9.2. Common Hurdles and Mitigation Strategies
- Bank Account Opening: As noted, this can be challenging. Mitigation: Utilise fintech banks or seek specialist assistance from formation agents.
- Regulatory Complexity: Navigating UK company law, tax regulations, and employment law requires expertise. Mitigation: Engage UK-based accountants, legal advisors, and company secretaries.
- Time Zone Differences: Can impact communication and operational efficiency. Mitigation: Establish clear communication protocols and leverage digital tools.
- Perception of “Offshore” Entity: Some may view a company managed remotely as less legitimate. Mitigation: Maintain transparent operations, ensure robust compliance, and secure a reputable UK registered office address.
- Visa and Residency Misconceptions: The belief that company formation grants automatic rights. Mitigation: Understand the clear distinction between business registration and immigration status.
10. Conclusion: Strategic Considerations for Long-Term Success
Establishing a business in the UK as a non-resident is a strategic move that can unlock immense opportunities. The UK’s pro-business environment, global connectivity, and robust legal framework provide a solid foundation for growth and international expansion. However, success hinges on meticulous planning, strict adherence to compliance, and a proactive approach to potential challenges.

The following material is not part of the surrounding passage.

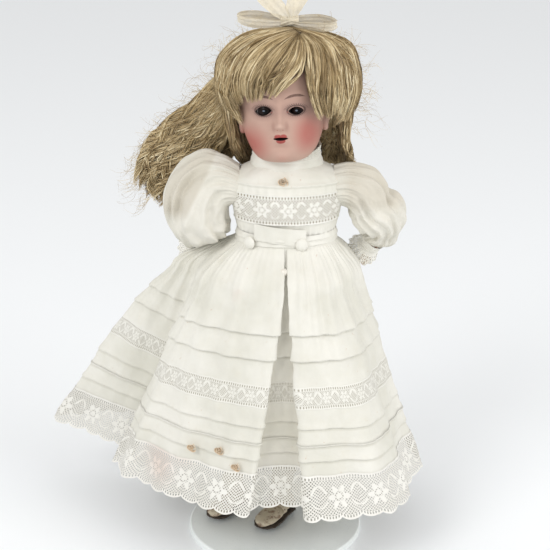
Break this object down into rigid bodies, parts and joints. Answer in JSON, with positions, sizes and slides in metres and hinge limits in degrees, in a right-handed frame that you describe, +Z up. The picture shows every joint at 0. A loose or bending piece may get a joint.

Entrepreneurs should prioritise securing expert advice from UK-based professionals, including company formation specialists, accountants, tax advisors, and potentially legal and immigration experts. These professionals can ensure a smooth registration process, ongoing compliance, and optimal tax efficiency. Understanding the nuanced differences between company and individual residency, proactively addressing banking hurdles, and committing to transparent operations will pave the way for a credible and thriving UK business. With careful preparation and strategic guidance, non-resident entrepreneurs can confidently build a successful and sustainable presence in one of the world’s most dynamic economies.